======== SOURCE MATERIAL ========
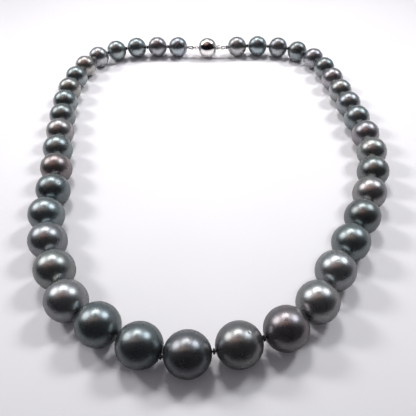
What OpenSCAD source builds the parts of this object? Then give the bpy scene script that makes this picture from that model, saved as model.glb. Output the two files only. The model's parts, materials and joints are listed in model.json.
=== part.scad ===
// Graduated pearl necklace, knotted on silk and closed with a ball clasp.
// It lies closed on a flat surface at z = 0, with the clasp at the back (+Y),
// the largest pearl at the front (-Y) and the origin under the middle of its box.
// Pearl 1 is next to the clasp's ball, on the -X side, and the numbers run
// round the front to the last pearl, next to the clasp's tongue.

/* [Pearls] */
// Diameter of the largest pearl, at the front
front_d = 12.5; // [11:0.1:14]
// Diameter of the smallest pearls, beside the clasp
back_d = 8.8; // [8:0.1:9.6]
// Diameter of the hole drilled through each pearl
drill_d = 0.8; // [0.7:0.05:1]

/* [Silk] */
// Diameter of the silk that runs through the pearls
silk_d = 0.56; // [0.4:0.02:0.6]
// Gap between neighbouring pearls, which the knot fills
knot_gap = 0.9; // [0.8:0.05:1.2]
// Room between a knot and the pearl on each side of it
knot_play = 0.03; // [0.02:0.01:0.05]

/* [Loop outline] */
// Heading of the front pearl's drill hole, above the X axis on its right
front_heading = 8; // [6:0.5:10]
// How far the clasp hangs inside the line between the last knots
clasp_sag = 0.5; // [0.2:0.1:1]
// Angle between the link ring and the clasp's axis
link_swing = 10; // [4:1:20]

/* [Clasp ball] */
// Outer diameter of the ball
ball_d = 8.8; // [8.4:0.1:9.6]
// Thickness of the ball's shell
shell_t = 0.35; // [0.3:0.05:0.4]
// Width of the slot that the tongue enters
slot_w = 2.4; // [2.4:0.05:2.6]
// Height of the slot's upper edge above the ball's centre
slot_top = 0.42; // [0.4:0.01:0.44]
// Depth of the slot's lower edge below the ball's centre
slot_bottom = 0.5; // [0.5:0.02:0.6]
// Width of the notch above the slot, where the thumb tab passes
notch_w = 1.2; // [1.2:0.05:1.3]
// Height of the notch's upper edge above the ball's centre
notch_top = 1.1; // [1.1:0.05:1.3]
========
§ **WHAT IS NEEDED**:
Each line must be given again exactly as written above.

§ **EXERCISE RESULT**:
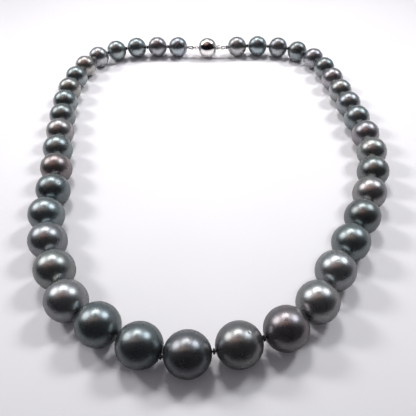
What OpenSCAD source builds the parts of this object? Then give the bpy scene script that makes this picture from that model, saved as model.glb. Output the two files only. The model's parts, materials and joints are listed in model.json.
=== part.scad ===
// Graduated pearl necklace, knotted on silk and closed with a ball clasp.
// It lies closed on a flat surface at z = 0, with the clasp at the back (+Y),
// the largest pearl at the front (-Y) and the origin under the middle of its box.
// Pearl 1 is next to the clasp's ball, on the -X side, and the numbers run
// round the front to the last pearl, next to the clasp's tongue.

/* [Pearls] */
// Diameter of the largest pearl, at the front
front_d = 12.5; // [11:0.1:14]
// Diameter of the smallest pearls, beside the clasp
back_d = 8.8; // [8:0.1:9.6]
// Diameter of the hole drilled through each pearl
drill_d = 0.8; // [0.7:0.05:1]

/* [Silk] */
// Diameter of the silk that runs through the pearls
silk_d = 0.56; // [0.4:0.02:0.6]
// Gap between neighbouring pearls, which the knot fills
knot_gap = 0.9; // [0.8:0.05:1.2]
// Room between a knot and the pearl on each side of it
knot_play = 0.03; // [0.02:0.01:0.05]

/* [Loop outline] */
// Heading of the front pearl's drill hole, above the X axis on its right
front_heading = 8; // [6:0.5:10]
// How far the clasp hangs inside the line between the last knots
clasp_sag = 0.5; // [0.2:0.1:1]
// Angle between the link ring and the clasp's axis
link_swing = 10; // [4:1:20]

/* [Clasp ball] */
// Outer diameter of the ball
ball_d = 8.8; // [8.4:0.1:9.6]
// Thickness of the ball's shell
shell_t = 0.35; // [0.3:0.05:0.4]
// Width of the slot that the tongue enters
slot_w = 2.4; // [2.4:0.05:2.6]
// Height of the slot's upper edge above the ball's centre
slot_top = 0.42; // [0.4:0.01:0.44]
// Depth of the slot's lower edge below the ball's centre
slot_bottom = 0.5; // [0.5:0.02:0.6]
// Width of the notch above the slot, where the thumb tab passes
notch_w = 1.2; // [1.2:0.05:1.3]
// Height of the notch's upper edge above the ball's centre
notch_top = 1.1; // [1.1:0.05:1.3]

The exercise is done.